WHAT IS ASKED:
Using the data below, gather each line that includes the word "Blender".

SUPPLIED INFORMATION:

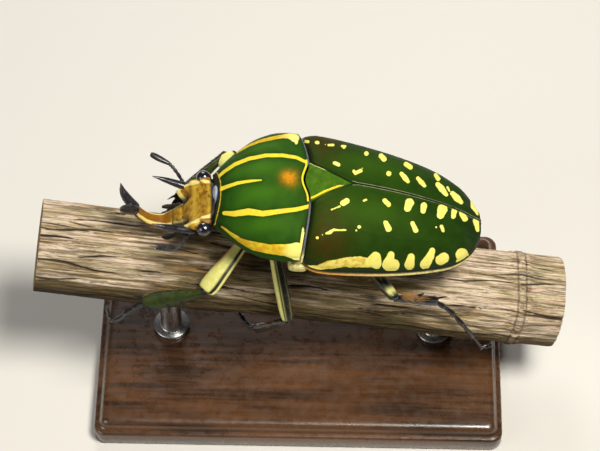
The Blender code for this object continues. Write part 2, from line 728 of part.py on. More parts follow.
def build_horn(parts, cutters, frame, shell):
    shaft = add_object("horn_shaft", loft_mesh("horn_shaft", horn_rings()), parts, frame, "ochre")
    apply_boolean(shaft, "DIFFERENCE", shell)
    root = add_cutter("horn_cutter", loft_mesh("horn_cutter", horn_rings(GAP)), cutters, frame)
    prongs = []
    for side in (-1, 1):
        rows = [(x, y * side, z, radius) for x, y, z, radius in PRONG_PATH]
        rows = [[value * MM for value in row] for row in smooth_path(rows, 7)]
        prongs.append(tube_mesh("prong", rows))
    fork = add_object("horn_fork", prongs[0], parts, frame, "black")
    fuse(fork, prongs[1:])
    apply_boolean(fork, "DIFFERENCE", root)


def add_eye(name, side, parts, frame, shell):
    shape = bmesh.new()
    bmesh.ops.create_uvsphere(shape, u_segments=14, v_segments=9, radius=EYE_RADIUS)
    bmesh.ops.translate(shape, verts=shape.verts, vec=mirrored(EYE_PLACE, side))
    mesh = bpy.data.meshes.new("eye")
    shape.to_mesh(mesh)
    shape.free()
    eye = add_object("eye_" + name, mesh, parts, frame, "black")
    apply_boolean(eye, "DIFFERENCE", shell)


def add_antenna(name, side, parts, frame, shell):
    """A beaded stalk that ends in a club of three leaves."""
    path = [mirrored(point, side) for point in ANTENNA_STALK[name]]
    count = 2 * STALK_BEADS + 1
    rows = []
    for k, point in enumerate(smooth_path(path, count)):
        bead = STALK_RADIUS * (1.15 if k % 2 else 0.8)
        rows.append((*point, bead))
    stalk = add_object("antenna_" + name, tube_mesh("stalk", rows, 1), parts, frame, "black")
    root, tip = path[-1], mirrored(ANTENNA_TIP[name], side)
    along = (tip - root).normalized()
    across = along.cross(Vector((0, 0, 1))).normalized()
    leaves = []
    for offset in LAMELLA_SPREAD:
        lift = across.cross(along) * offset * MM
        start = root - along * 0.3 * MM + lift * 0.4
        leaves.append(limb_mesh("leaf", start, tip + lift, LAMELLA_PROFILE, across))
    fuse(stalk, leaves)
    apply_boolean(stalk, "DIFFERENCE", shell)


def build_leg(name, leg, parts, cutters, frame, root_cutter, beetle_to_branch):
    pair = name.split("_")[0]
    coxa = beetle_to_branch @ millimetres(leg["coxa"])
    knee, ankle = millimetres(leg["knee"]), millimetres(leg["ankle"])
    broad = Vector(leg["broad"])
    lower = (ankle - knee).normalized()
    femur_profile = FEMUR_PROFILES[pair]
    femur = add_object(
        "femur_" + name, limb_mesh("femur", coxa, knee, femur_profile, lower), parts, frame, "cream")
    apply_boolean(femur, "DIFFERENCE", root_cutter)
    knee_cutter = add_cutter(
        "knee_cutter_" + name, limb_mesh("knee", coxa, knee, femur_profile, lower, GAP), cutters, frame)
    profile = TIBIA_PROFILES[pair]
    colour = "dark_green" if pair == "fore" else "black"
    start = knee - lower * 0.4 * MM
    tibia = add_object(
        "tibia_" + name, limb_mesh("tibia", start, ankle, profile, broad), parts, frame, colour)
    fuse(tibia, tibia_teeth(pair, start, ankle, profile, broad))
    apply_boolean(tibia, "DIFFERENCE", knee_cutter)
    ankle_cutter = add_cutter(
        "ankle_cutter_" + name, limb_mesh("ankle", start, ankle, profile, broad, GAP), cutters, frame)
    toes = [millimetres(point) for point in leg["toes"]]
    claws = millimetres(leg["claws"])
    path = [ankle - lower * 0.5 * MM, *toes]
    tarsus = add_object(
        "tarsus_" + name, tube_mesh("tarsus", tarsus_rows(path), 1), parts, frame, "black")
    fuse(tarsus, claw_meshes(toes, claws))
    apply_boolean(tarsus, "DIFFERENCE", ankle_cutter)


def tibia_teeth(pair, start, end, profile, broad):
    """Teeth along the outer edge and a pair of spurs beside the ankle."""
    along = (end - start).normalized()
    flat = (broad - broad.dot(along) * along).normalized()
    meshes = []
    for share in TIBIA_TEETH[pair]:
        breadth = read_stations(profile, share)[0] * MM
        root = start.lerp(end, share) + flat * breadth * 0.4
        tip = start.lerp(end, share) + flat * (breadth + TOOTH_LENGTH) + along * 0.5 * MM
        rows = [(*root, TOOTH_RADIUS), (*root.lerp(tip, 0.55), TOOTH_RADIUS * 0.75), (*tip, TIP_RADIUS)]
        meshes.append(tube_mesh("tooth", rows, 1))
    for turn in (-1, 1):
        root = end - along * 0.7 * MM + flat * SPUR_SIDE * turn
        tip = end + along * SPUR_LENGTH + flat * (SPUR_SIDE + SPUR_SPLAY) * turn
        rows = [(*root, SPUR_RADIUS), (*root.lerp(tip, 0.5), SPUR_RADIUS * 0.8), (*tip, TIP_RADIUS)]
        meshes.append(tube_mesh("spur", rows, 1))
    return meshes


def tarsus_rows(path):
    """The beaded foot: each segment widens to its far end."""
    rows = []
    count = 3 * TARSUS_SEGMENTS
    for k, point in enumerate(smooth_path(path, count + 1)):
        step = k % 3
        radius = TARSUS_RADIUS * (0.72, 0.95, 1.15)[step]
        rows.append((*point, radius * (1 - 0.15 * k / count)))
    return rows


def claw_meshes(toes, tip):
    """Two hooked claws side by side at the end of the foot."""
    root = toes[-1]
    forward = (toes[-1] - toes[-2]).normalized()
    across = forward.cross(tip - root).normalized()
    meshes = []
    for side in (-1, 1):
        end = tip + across * CLAW_SPREAD * side
        middle = root.lerp(end, 0.5) + forward * 0.5 * MM
        rows = [
            (*(root - forward * 0.3 * MM), CLAW_RADIUS), (*root.lerp(middle, 0.6), CLAW_RADIUS),
            (*middle, CLAW_RADIUS * 0.85), (*middle.lerp(end, 0.6), CLAW_RADIUS * 0.55), (*end, TIP_RADIUS),
        ]
        meshes.append(tube_mesh("claw", rows, 1))
    return meshes


def main():
    clear_scene()
    parts = new_collection("giant_african_fruit_beetle")
    cutters = new_collection("cutters")
    branch_frame = bpy.data.objects.new("branch_frame", None)
    branch_frame.location = (0, 0, PERCH_HEIGHT)
    branch_frame.rotation_euler = (0, PERCH_TILT, 0)
    beetle_frame = bpy.data.objects.new("beetle_frame", None)
    beetle_frame.parent = branch_frame
    beetle_frame.location = BEETLE_PLACE
    beetle_frame.rotation_euler = (0, 0, BEETLE_YAW)
    for frame in (branch_frame, beetle_frame):
        parts.objects.link(frame)
    beetle_to_branch = Matrix.Translation(BEETLE_PLACE) @ Matrix.Rotation(BEETLE_YAW, 4, "Z")
    build_stand(parts, cutters, branch_frame)
    collar = add_cutter(
        "pronotum_cutter", loft_mesh("pronotum_cutter", pronotum_rings(GAP)), cutters, beetle_frame)
    below = underside_rings(THORAX_START - 3 * GAP, ABDOMEN_END, THORAX_RINGS + ABDOMEN_RINGS, GAP)
    below = add_cutter("underside_cutter", loft_mesh("underside_cutter", below), cutters, beetle_frame)
    build_body(parts, beetle_frame, collar)
    build_epimera(parts, beetle_frame, (collar, below))
    build_head(parts, cutters, beetle_frame, collar)
    for name, leg in LEGS.items():
        root_cutter = collar if name.startswith("fore") else below
        build_leg(name, leg, parts, cutters, branch_frame, root_cutter, beetle_to_branch)


main()
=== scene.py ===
"""The looks of a male giant African fruit beetle, life size, gripping a short branch on a stand.

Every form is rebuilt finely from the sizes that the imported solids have. Sizes are in
millimetres in two local frames: the branch's (its axis is X) and the beetle's (origin on the
midline at the hind edge of the pronotum, X to the tail, Y to its right side, Z up).
"""
import math
import random

import bmesh
import bpy
import numpy as np
from mathutils import Matrix, Vector, noise


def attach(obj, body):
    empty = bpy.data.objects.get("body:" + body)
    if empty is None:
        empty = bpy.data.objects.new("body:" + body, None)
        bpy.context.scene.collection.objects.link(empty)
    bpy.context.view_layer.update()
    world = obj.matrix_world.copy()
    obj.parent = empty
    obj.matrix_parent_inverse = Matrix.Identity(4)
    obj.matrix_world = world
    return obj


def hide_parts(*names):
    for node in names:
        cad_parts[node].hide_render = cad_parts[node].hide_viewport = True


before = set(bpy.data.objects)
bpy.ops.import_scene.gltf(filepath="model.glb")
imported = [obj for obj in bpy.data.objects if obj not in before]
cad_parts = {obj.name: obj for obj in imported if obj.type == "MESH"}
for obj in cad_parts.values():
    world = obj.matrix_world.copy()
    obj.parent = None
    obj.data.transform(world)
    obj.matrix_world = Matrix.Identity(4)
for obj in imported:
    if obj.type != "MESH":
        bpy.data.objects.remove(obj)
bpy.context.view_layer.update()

MM = 0.001
GAP = 0.3
PERCH_HEIGHT = 27.5
PERCH_TILT = math.radians(10)
BRANCH = Matrix.Translation((0, 0, PERCH_HEIGHT * MM)) @ Matrix.Rotation(PERCH_TILT, 4, "Y")
BEETLE_IN_BRANCH = Matrix.Translation(Vector((-4.9, 1.8, 31.3)) * MM) @ Matrix.Rotation(
    math.radians(2.8), 4, "Z")
BEETLE = BRANCH @ BEETLE_IN_BRANCH
WORLD = Matrix.Identity(4)

# The photo's view: its camera looks past the beetle's middle, so that the base shows too
AZIMUTH, ELEVATION, DISTANCE = math.radians(1.0), math.radians(56.0), 420.0
PIXELS_PER_MM = 5.25
PHOTO_WIDTH = 600
PHOTO_MIDDLE = (300.0, 225.5)
AIM = Vector((0.61, 1.8, 59.18))
BACK = Vector((
    math.sin(AZIMUTH) * math.cos(ELEVATION), -math.cos(AZIMUTH) * math.cos(ELEVATION), math.sin(ELEVATION)))
RIGHT = Vector((math.cos(AZIMUTH), math.sin(AZIMUTH), 0.0))
CAMERA = AIM + BACK * DISTANCE
TARGET = AIM - (RIGHT * 3.5 + BACK.cross(RIGHT) * 46.5) / PIXELS_PER_MM

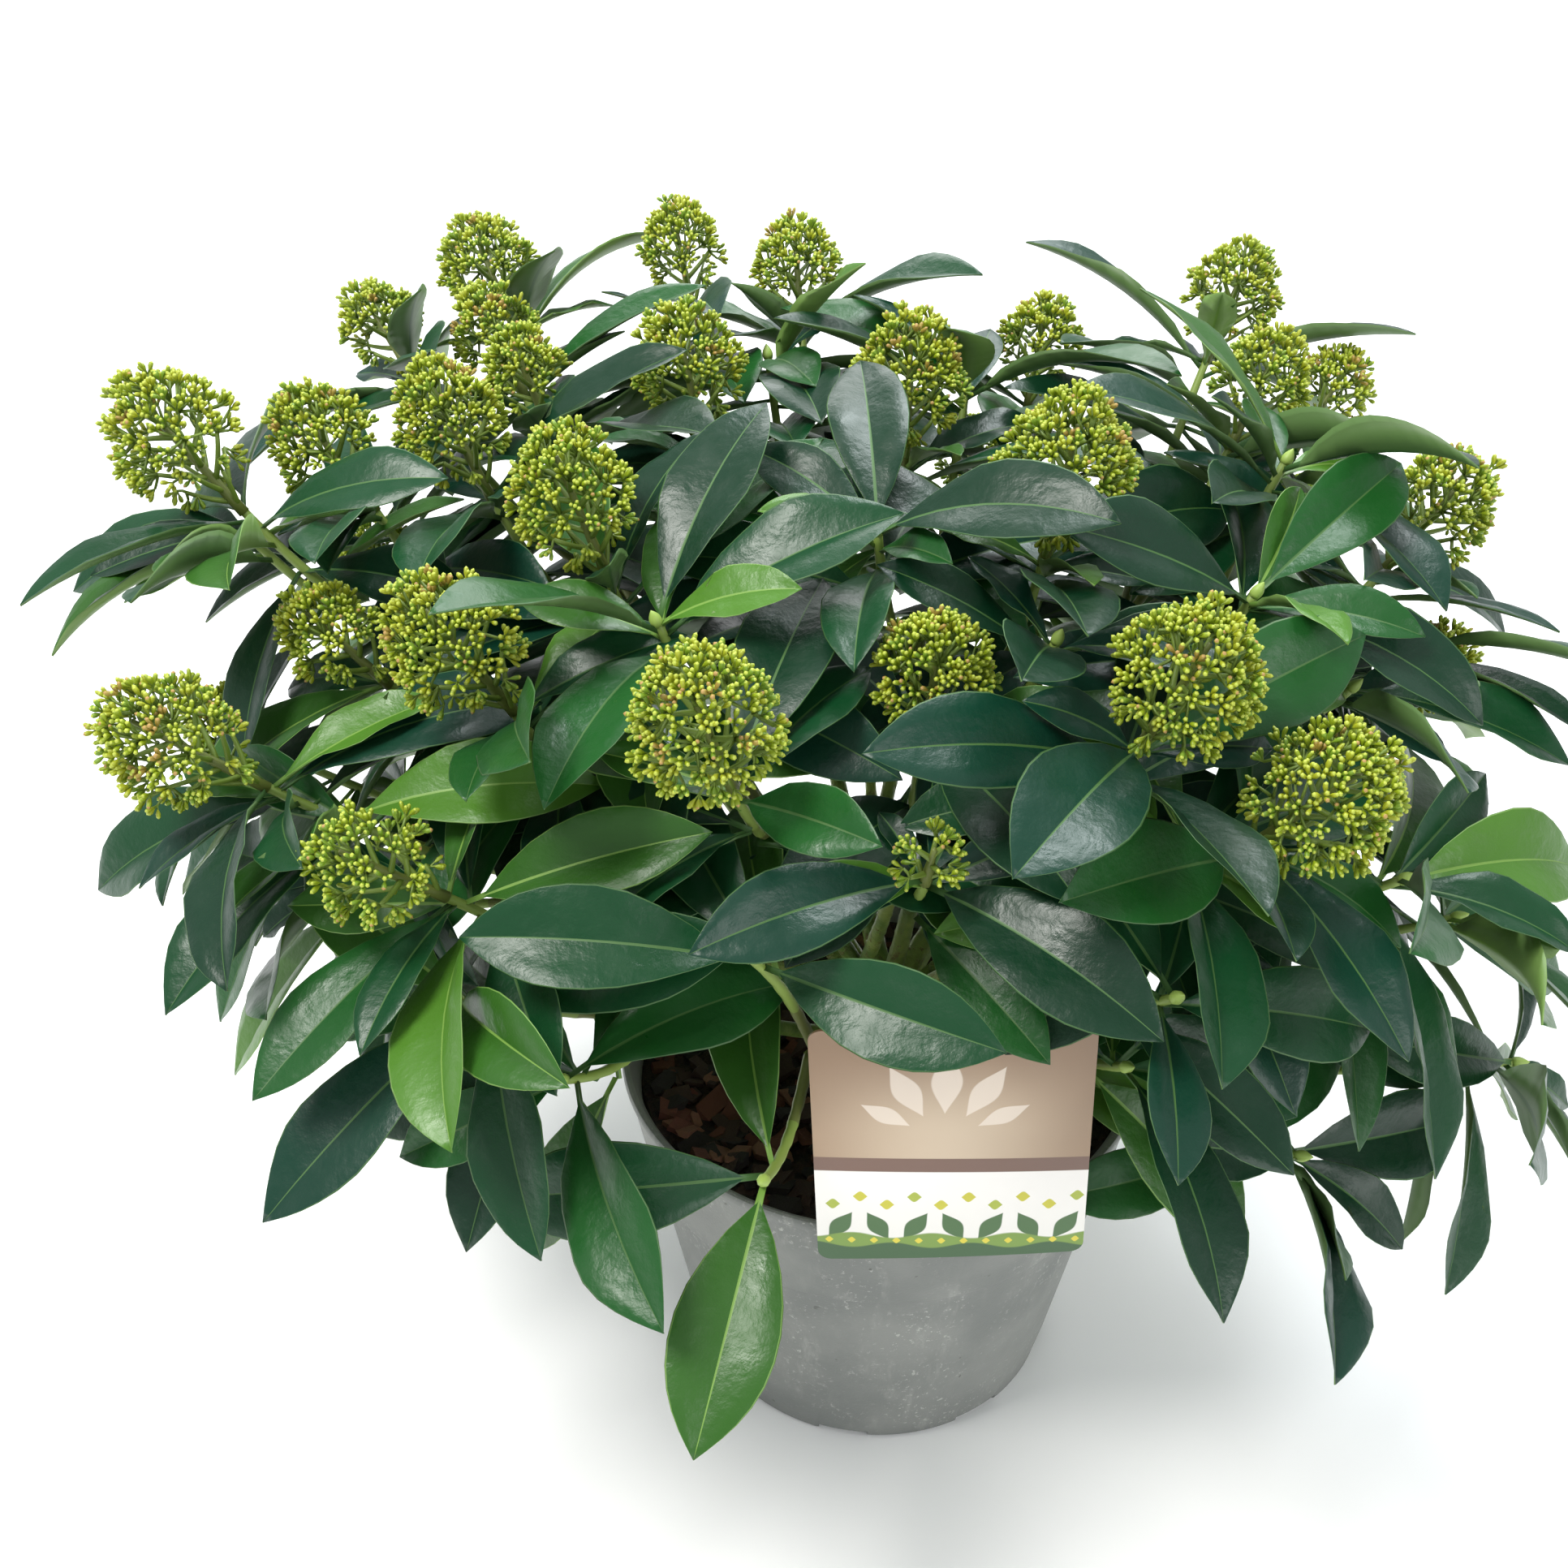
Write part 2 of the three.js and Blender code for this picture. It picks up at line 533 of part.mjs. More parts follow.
// Stems, twigs and heads come before any leaf, so that the leaves fill what room is left.
let number = 0;
for (const bough of BOUGHS) {
  const line = lines[bough.name];
  const tip = along(line.getPoint(1), line.getTangent(1), GAP);
  const target = middleOf(bough.frames.map((f) => f.tuft.clone()));
  const fork = tip.clone().lerp(target, TWIG.stemReach);
  const bend = along(tip, line.getTangent(1), tip.distanceTo(fork) / 2);
  const stem = new THREE.QuadraticBezierCurve3(tip, bend, fork);
  bough.parts = [limb(stem, () => BOUGH.tip, TWIG.stemSides, 2)];
  bough.plans = [];
  bough.shoots.forEach((shoot, i) => {
    const twig = twigSolid(stem, bough, i, bough.name);
    bough.plans.push(twig ? leafPlans(shoot, bough.frames[i], number) : []);
    number += 1;
    if (!twig) return;
    bough.parts.push(twig);
    if (!shoot[3]) return;
    const head = headSolid(bough.frames[i], shoot[3], dice(number));
    if (!touches(head, (s) => s.owner !== bough.name)) bough.parts.push(head);
  });
  for (const part of bough.parts) stand(part, bough.name);
}

// Leaves go on in turn, one to each shoot, and one that finds no room is left out.
const most = Math.max(...BOUGHS.flatMap((bough) => bough.plans.map((plans) => plans.length)));
for (let i = 0; i < most; i++) {
  for (const bough of BOUGHS) {
    for (const plans of bough.plans) {
      if (!plans[i]) continue;
      const place = plans[i].find((leaf) => {
        const whole = leafSolid(leaf, 0, 0.5);
        const blade = leafSolid(leaf, 0.16, 0.4);
        const hit = touches(whole, (s) => s.owner !== bough.name) ||
          touches(blade, (s) => s.owner === bough.name);
        whole.delete();
        blade.delete();
        return !hit;
      });
      if (!place) continue;
      const leaf = leafSolid(place);
      bough.parts.push(leaf);
      stand(leaf, bough.name);
    }
  }
}
for (const bough of BOUGHS) {
  add("foliage_" + bough.name, tidy(wasm.Manifold.union(bough.parts)), 0x2c5a32, 0.35);
}

export default skimmia;
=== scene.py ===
import math

import bpy
import numpy as np
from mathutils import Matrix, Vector
from mathutils.bvhtree import BVHTree
from mathutils.kdtree import KDTree


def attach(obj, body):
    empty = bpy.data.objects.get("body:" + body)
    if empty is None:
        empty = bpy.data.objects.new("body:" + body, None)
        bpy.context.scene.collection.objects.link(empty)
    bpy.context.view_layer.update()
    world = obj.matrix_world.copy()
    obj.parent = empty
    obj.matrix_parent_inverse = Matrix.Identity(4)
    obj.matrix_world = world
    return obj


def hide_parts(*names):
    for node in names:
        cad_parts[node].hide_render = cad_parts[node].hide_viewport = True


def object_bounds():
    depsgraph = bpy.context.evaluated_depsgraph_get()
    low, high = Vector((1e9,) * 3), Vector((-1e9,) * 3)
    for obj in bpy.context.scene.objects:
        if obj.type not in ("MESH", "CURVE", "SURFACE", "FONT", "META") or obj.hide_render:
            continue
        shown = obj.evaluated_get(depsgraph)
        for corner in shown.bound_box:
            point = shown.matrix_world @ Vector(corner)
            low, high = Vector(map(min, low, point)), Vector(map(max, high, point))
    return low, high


# A skimmia in bud, in a grey nursery pot with a plain printed card hooked on its rim.
# Metres, +Z up. The origin is the middle of the pot's flat underside, and -Y is the front.
# Limbs, twigs, leaves and heads grow by the same rule as the solids, and go on to finer forms.

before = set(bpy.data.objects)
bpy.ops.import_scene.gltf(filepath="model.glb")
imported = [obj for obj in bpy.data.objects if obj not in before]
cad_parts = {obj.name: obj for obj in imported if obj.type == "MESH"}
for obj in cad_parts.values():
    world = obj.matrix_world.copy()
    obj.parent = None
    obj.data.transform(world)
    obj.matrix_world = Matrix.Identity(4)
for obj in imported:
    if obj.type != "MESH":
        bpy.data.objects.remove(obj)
cad_low, cad_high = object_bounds()
bpy.ops.object.select_all(action="DESELECT")

# ---- Driving sizes ----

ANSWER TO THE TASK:
The Blender code for this object continues. Write part 2, from line 728 of part.py on. More parts follow.
Write part 2 of the three.js and Blender code for this picture. It picks up at line 533 of part.mjs. More parts follow.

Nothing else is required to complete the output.